Monday, April 28, 2014

They Can Stay Like This for Three Hours

Maybe because I don't watch TV or hang around children I'm slow to pick up on the latest vulgarisms, but "bumpin' the uglies" was the phrase that came to mind when I happened upon this scene between Three-Toed Box Turtles (Terrapene carolina triunguis) at Babler State Park, but in fact they're creating new life and that's of course a beautiful thing, and the male's immobile expression let me know it was a quite serious and intensely personal matter and I should take my photo and move along. Spring is the time for creating and laying new turtle eggs, preferably in a hole the female digs in deep leaf litter; the warm weather helps incubate them.
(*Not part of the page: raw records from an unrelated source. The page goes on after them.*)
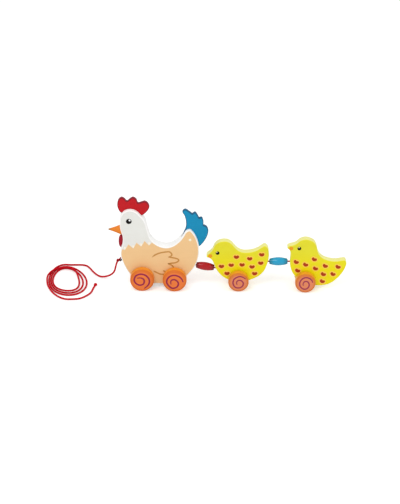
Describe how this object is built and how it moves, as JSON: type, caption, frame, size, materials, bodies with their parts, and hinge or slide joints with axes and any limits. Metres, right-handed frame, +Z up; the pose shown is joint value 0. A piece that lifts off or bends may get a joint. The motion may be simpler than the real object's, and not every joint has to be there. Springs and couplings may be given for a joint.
{
  "type": "pull-along chicken toy",
  "caption": "wooden pull-along hen on four wheels towing two chicks on cord links through beads, with a loose pull cord",
  "frame": {"origin": "on the floor below the middle of the toy's length, from the hen's beak to the second chick's tail, and midway between its near and far wheels", "axes": "X along the toy, the hen facing -X and the chicks behind it at +X; Y across it; Z up from the floor that the wheels stand on"},
  "size_m": [0.4438, 0.1144, 0.1421],
  "materials": {
    "white_paint": "wood board painted white, tan print on its faces",
    "red_paint": "satin red paint on wood",
    "dark_red_paint": "satin dark red paint on wood",
    "blue_paint": "satin blue paint on wood",
    "orange_paint": "satin orange paint on wood",
    "yellow_paint": "satin yellow paint on wood",
    "red_bead": "glossy red lacquer on wood",
    "blue_bead": "glossy light blue lacquer on wood",
    "bare_wood": "bare dowel",
    "red_cord": "braided red cord",
    "dark_steel": "dark steel wire"
  },
  "bodies": {
    "hen": {"hen_body": "white_paint", "hen_comb": "red_paint", "hen_tail_pin": "bare_wood", "hen_beak": "orange_paint", "hen_wattle": "dark_red_paint", "pull_eye": "dark_steel", "pull_cord_knot": "red_cord", "pull_cord_lead": "red_cord", "pull_cord_coil": "red_cord", "pull_cord_tail": "red_cord", "pull_cord_end_knot": "red_cord", "link_1_front_anchor": "red_cord"},
    "hen_tail": {"hen_tail": "blue_paint"},
    "hen_front_wheels": {"hen_front_axle": "bare_wood", "hen_front_wheel_near": "orange_paint", "hen_front_wheel_far": "orange_paint"},
    "hen_rear_wheels": {"hen_rear_axle": "bare_wood", "hen_rear_wheel_near": "orange_paint", "hen_rear_wheel_far": "orange_paint"},
    "link_1_front": {"link_1_front_cord": "red_cord"},
    "link_1_core": {"link_1_core_cord": "red_cord"},
    "link_1_bead": {"link_1_bead": "red_bead"},
    "link_1_rear": {"link_1_rear_cord": "red_cord"},
    "chick_1": {"chick_1_body": "yellow_paint", "link_1_rear_anchor": "red_cord", "link_2_front_anchor": "red_cord"},
    "chick_1_wheels": {"chick_1_axle": "bare_wood", "chick_1_wheel_near": "orange_paint", "chick_1_wheel_far": "orange_paint"},
    "link_2_front": {"link_2_front_cord": "red_cord"},
    "link_2_core": {"link_2_core_cord": "red_cord"},
    "link_2_bead": {"link_2_bead": "blue_bead"},
    "link_2_rear": {"link_2_rear_cord": "red_cord"},
    "chick_2": {"chick_2_body": "yellow_paint", "link_2_rear_anchor": "red_cord"},
    "chick_2_wheels": {"chick_2_axle": "bare_wood", "chick_2_wheel_near": "orange_paint", "chick_2_wheel_far": "orange_paint"}
  },
  "joints": [
    {"name": "hen_front_wheels_turn", "type": "hinge", "parent": "hen", "child": "hen_front_wheels", "pos_m": [-0.12411, 0, 0.0175], "axis": [0, 1, 0], "continuous": true},
    {"name": "hen_rear_wheels_turn", "type": "hinge", "parent": "hen", "child": "hen_rear_wheels", "pos_m": [-0.07661, 0, 0.0175], "axis": [0, 1, 0], "continuous": true},
    {"name": "chick_1_wheels_turn", "type": "hinge", "parent": "chick_1", "child": "chick_1_wheels", "pos_m": [0.01668, 0, 0.015], "axis": [0, 1, 0], "continuous": true},
    {"name": "chick_2_wheels_turn", "type": "hinge", "parent": "chick_2", "child": "chick_2_wheels", "pos_m": [0.11449, 0, 0.015], "axis": [0, 1, 0], "continuous": true},
    {"name": "hen_tail_swing", "type": "hinge", "parent": "hen", "child": "hen_tail", "pos_m": [-0.05496, 0, 0.0788], "axis": [0, 1, 0], "range_deg": [-18, 0]},
    {"name": "link_1_yaw_front", "type": "hinge", "parent": "hen", "child": "link_1_front", "pos_m": [-0.04799, 0, 0.0343], "axis": [0, 0, 1], "range_deg": [-20, 20]},
    {"name": "link_1_pitch_front", "type": "hinge", "parent": "link_1_front", "child": "link_1_core", "pos_m": [-0.04552, 0, 0.03393], "axis": [0, 1, 0], "range_deg": [-8, 20]},
    {"name": "link_1_bead_spin", "type": "hinge", "parent": "link_1_core", "child": "link_1_bead", "pos_m": [-0.04552, 0, 0.03393], "axis": [0.989, 0, -0.1481], "continuous": true},
    {"name": "link_1_pitch_rear", "type": "hinge", "parent": "link_1_core", "child": "link_1_rear", "pos_m": [-0.01921, 0, 0.02999], "axis": [0, 1, 0], "range_deg": [0, 40]},
    {"name": "link_1_yaw_rear", "type": "hinge", "parent": "link_1_rear", "child": "chick_1", "pos_m": [-0.01595, 0, 0.0295], "axis": [0, 0, 1], "range_deg": [-20, 20]},
    {"name": "link_2_yaw_front", "type": "hinge", "parent": "chick_1", "child": "link_2_front", "pos_m": [0.0589, 0, 0.0415], "axis": [0, 0, 1], "range_deg": [-20, 20]},
    {"name": "link_2_pitch_front", "type": "hinge", "parent": "link_2_front", "child": "link_2_core", "pos_m": [0.0614, 0, 0.04155], "axis": [0, 1, 0], "range_deg": [0, 30]},
    {"name": "link_2_bead_spin", "type": "hinge", "parent": "link_2_core", "child": "link_2_bead", "pos_m": [0.0614, 0, 0.04155], "axis": [0.9998, 0, 0.0195], "continuous": true},
    {"name": "link_2_pitch_rear", "type": "hinge", "parent": "link_2_core", "child": "link_2_rear", "pos_m": [0.08799, 0, 0.04207], "axis": [0, 1, 0], "range_deg": [-26, 10]},
    {"name": "link_2_yaw_rear", "type": "hinge", "parent": "link_2_rear", "child": "chick_2", "pos_m": [0.09129, 0, 0.04213], "axis": [0, 0, 1], "range_deg": [-20, 20]}
  ]
}
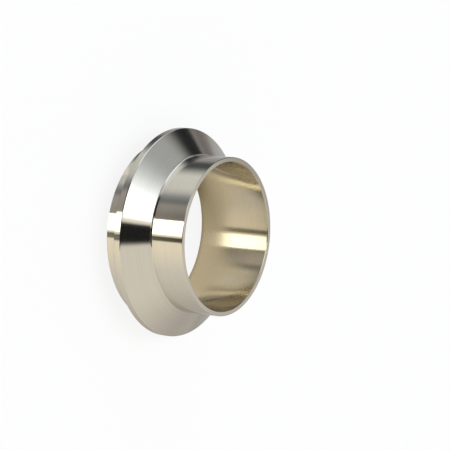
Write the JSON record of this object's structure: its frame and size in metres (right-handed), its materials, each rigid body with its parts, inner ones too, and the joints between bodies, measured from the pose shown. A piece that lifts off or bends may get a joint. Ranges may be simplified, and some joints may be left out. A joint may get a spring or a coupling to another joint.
{
  "type": "sanitary male ferrule",
  "caption": "Short thin-walled tube ferrule with a conical-backed clamp flange and a raised cylindrical male nose, turned from solid with a straight through bore.",
  "frame": {"origin": "centre of the nose face, on the axis of the bore", "axes": "+Z along the bore from the nose face to the tube end that is welded to the line; the part is round about Z"},
  "size_m": [0.0676, 0.0674, 0.0264],
  "materials": {
    "turned_steel": "fine turned stainless steel, bright, with faint ring-shaped tool marks"
  },
  "bodies": {
    "root": {"ferrule": "turned_steel"}
  },
  "joints": []
}
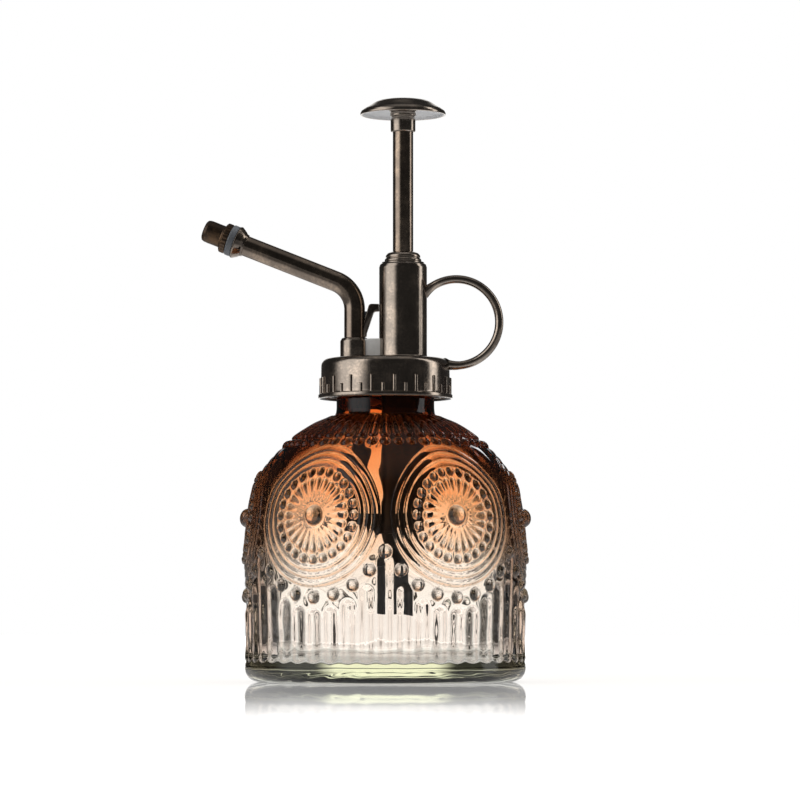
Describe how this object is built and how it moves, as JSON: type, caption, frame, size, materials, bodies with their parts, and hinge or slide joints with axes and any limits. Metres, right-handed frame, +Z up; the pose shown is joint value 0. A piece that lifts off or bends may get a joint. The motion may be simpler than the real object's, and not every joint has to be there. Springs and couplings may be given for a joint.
{
  "type": "hand mister",
  "caption": "Glass plant mister: pressed amber-to-clear bottle with a screw-on bronze-plated pump head, rising spray arm, finger ring and domed thumb button.",
  "frame": {"origin": "centre of the bottle's flat base, on the surface it stands on", "axes": "+Z up along the bottle's axis; the spray arm points to -X and the finger ring to +X"},
  "size_m": [0.0907, 0.079, 0.16],
  "materials": {
    "amber_glass": "amber at the shoulder fading to clear at the base, pressed relief",
    "black_rubber": "matt",
    "bronze_plate": "antique bronze plating, glossy with rubbed edges",
    "bronze_rod": "antique bronze plated metal rod",
    "pale_plastic": "natural",
    "dark_plastic": "satin black",
    "grey_tube": "dark grey flexible tube",
    "grey_washer": "blue-grey plastic",
    "steel": "bright",
    "brass_nut": "plain"
  },
  "bodies": {
    "bottle": {"bottle": "amber_glass"},
    "gasket": {"neck_gasket": "black_rubber"},
    "head": {"collar": "bronze_plate", "thread_liner": "pale_plastic", "pump_barrel": "bronze_plate", "barrel_cap": "bronze_plate", "rod_bush": "pale_plastic", "pump_cylinder": "dark_plastic", "valve_body": "dark_plastic", "inlet_valve_cage": "pale_plastic", "riser_tube": "dark_plastic", "dip_tube": "grey_tube", "return_spring": "steel", "spout_socket": "bronze_plate", "delivery_block": "grey_washer", "spout_tube": "bronze_plate", "spout_brace": "bronze_plate", "finger_ring": "bronze_plate", "nozzle_fitting": "bronze_plate", "nozzle_washer": "grey_washer"},
    "plunger": {"plunger_rod": "bronze_rod", "piston": "pale_plastic", "piston_seal": "black_rubber", "piston_nut": "brass_nut", "button_ferrule": "bronze_plate", "thumb_button": "bronze_plate"},
    "nozzle": {"nozzle_cap": "bronze_plate", "swirl_insert": "pale_plastic"},
    "inlet_ball": {"inlet_ball": "steel"},
    "outlet_ball": {"outlet_ball": "steel"}
  },
  "joints": [
    {"name": "head_rise", "type": "slide", "parent": "bottle", "child": "gasket", "axis": [0, 0, 1], "range_m": [0, 0.004]},
    {"name": "head_turn", "type": "hinge", "parent": "gasket", "child": "head", "pos_m": [0, 0, 0.0874], "axis": [0, 0, 1], "range_deg": [0, 482]},
    {"name": "plunger_press", "type": "slide", "parent": "head", "child": "plunger", "axis": [0, 0, -1], "range_m": [0, 0.03], "stiffness_N_per_m": 250, "springref_m": -0.012, "deforming": ["return_spring"]},
    {"name": "nozzle_turn", "type": "hinge", "parent": "head", "child": "nozzle", "pos_m": [-0.044, 0, 0.1218], "axis": [-0.9285, 0, 0.3714], "range_deg": [0, 360]},
    {"name": "inlet_ball_lift", "type": "slide", "parent": "head", "child": "inlet_ball", "axis": [0, 0, 1], "range_m": [0, 0.0012]},
    {"name": "outlet_ball_lift", "type": "slide", "parent": "head", "child": "outlet_ball", "axis": [0, 0, 1], "range_m": [0, 0.0015]}
  ],
  "couplings": [
    {"joint": "head_turn", "follows": "head_rise", "rad_per_m": 2094.4}
  ]
}
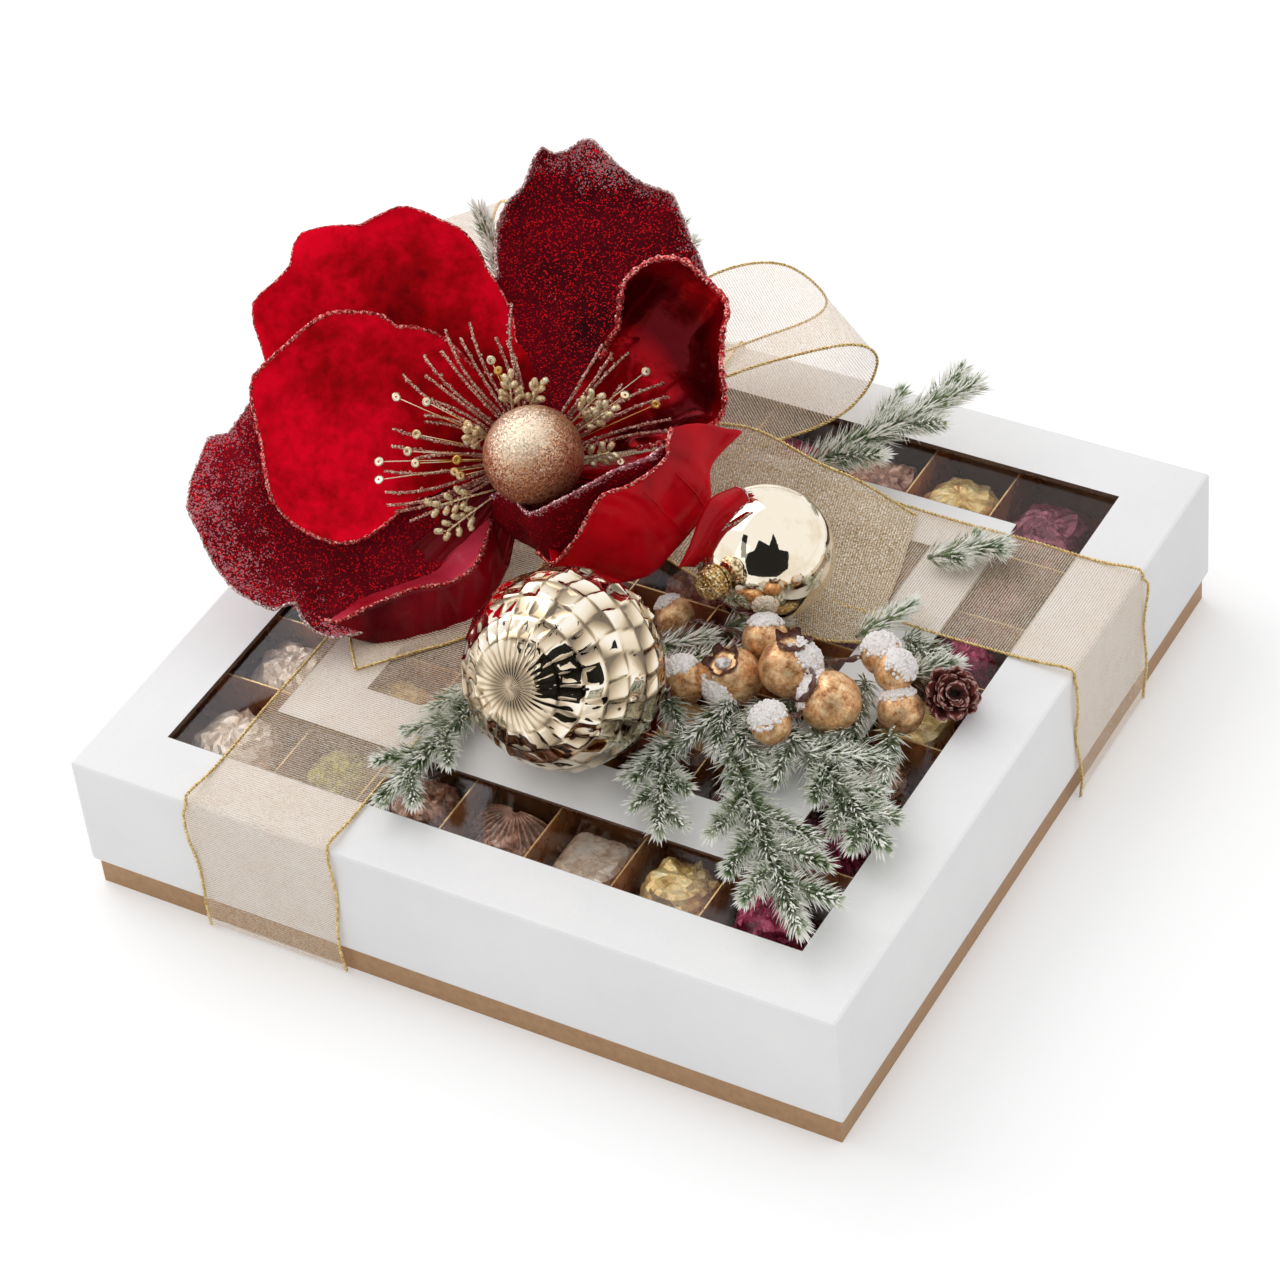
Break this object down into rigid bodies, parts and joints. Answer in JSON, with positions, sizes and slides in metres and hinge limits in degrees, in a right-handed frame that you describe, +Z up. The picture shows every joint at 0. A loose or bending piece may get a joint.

Because they are territorial, with one turtle per territory, they can find each other only if their territories overlap.

Saturday, April 26, 2014

"Divine Knows Where to Look" for Morel Mushrooms

My first morel
Because this is the only week of the year to find them, I'd bushwhacked in the woods each day since Monday for those coveted morel mushrooms, employing all I've learned from a year's study and forays with the Mycological Society: morels appear on south-facing slopes, near fallen ash trees, between the "toes" of oak trees, preferably where soil is rich, near water and soon after rain, when the Devil's Urn (another fungus, black and inedible) has popped its top, and, most importantly, don't give up--and today the hours of sweat became worthwhile because in a Babler State Park ravine I found my very first morel, also the day's biggest and best. A few minutes later, my second morel I saw standing like an exclamation mark between the toes of an oak tree. And I found a third and fourth (smaller and older, and not pictured).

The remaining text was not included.